Assignment 0 provides a basic working example of a Hadoop program. We are using Hadoop Streaming, a variant of Hadoop which is easier to work with for our purposes as it allows the mapper and reducer to be any executable (and thus can be written in languages other than Java). Assignment 0 is a simple word count program, which just counts the number of occurrences of each word in a text document. You do not have to code anything for this assignment, but it is still important to go over this to familiarize with the Hadoop Streaming framework.

In Hadoop Streaming, the mappers and reducers communicate via **lines of text**, rather than key-value pairs. We will see this in the following example.

# Installing Hadoop

First, we need to download and install Hadoop to the `usr/local` directory, and then set the `JAVA_HOME` environment variable so Hadoop knows where to find Java on our system. The installation process should take about 45 seconds or so.
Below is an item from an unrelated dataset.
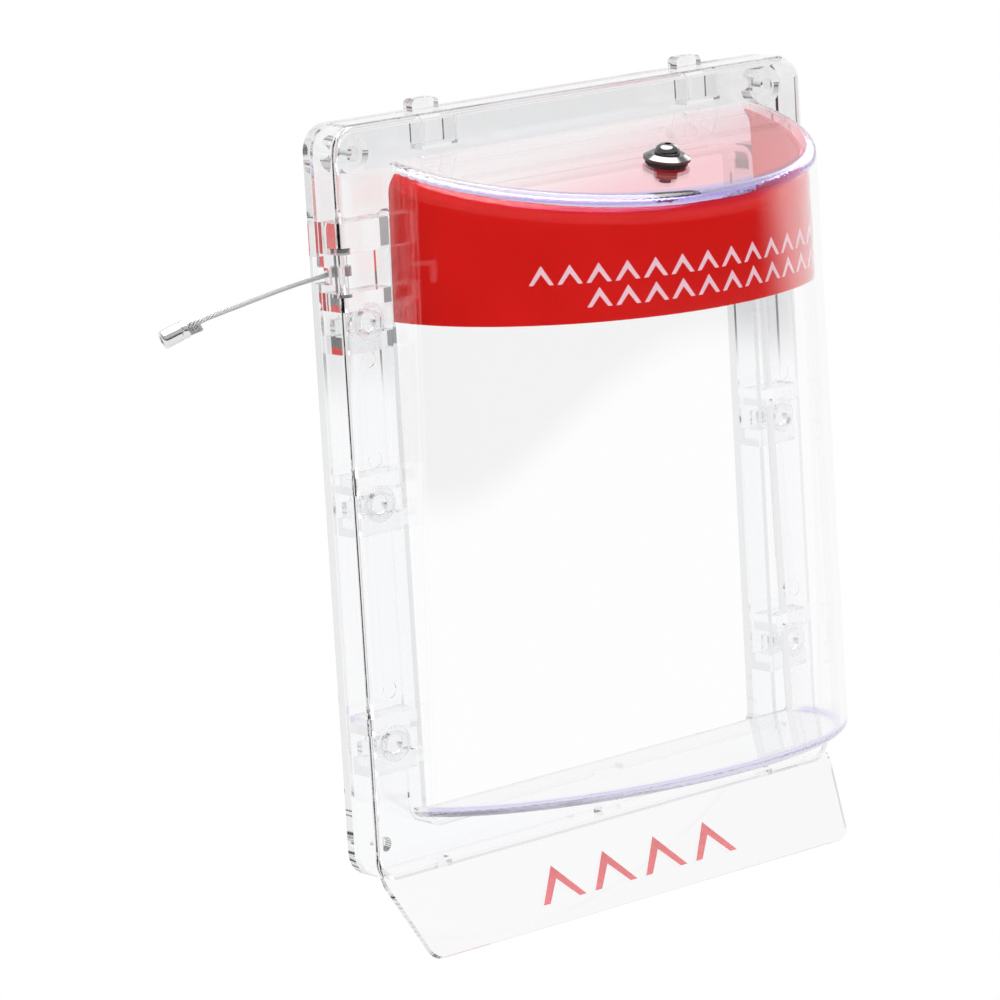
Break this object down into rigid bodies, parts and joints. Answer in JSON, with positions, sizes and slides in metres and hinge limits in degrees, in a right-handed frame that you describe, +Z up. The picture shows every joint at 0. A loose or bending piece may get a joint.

Note that if you refresh the colab notebook, you need to run this cell again before you can use Hadoop.

In [None]:
!wget https://dlcdn.apache.org/hadoop/common/hadoop-3.3.1/hadoop-3.3.1.tar.gz
!tar -xzf hadoop-3.3.1.tar.gz
# install hadoop to /usr/local
!cp -r hadoop-3.3.1/ /usr/local/
import os
# hadoop needs to know where java is located
os.environ["JAVA_HOME"] = "/usr/lib/jvm/java-11-openjdk-amd64"
# the following line reduces the amount of Hadoop's printed output, to make it easier to see your own debug output
os.environ["HADOOP_ROOT_LOGGER"] = "WARN,console"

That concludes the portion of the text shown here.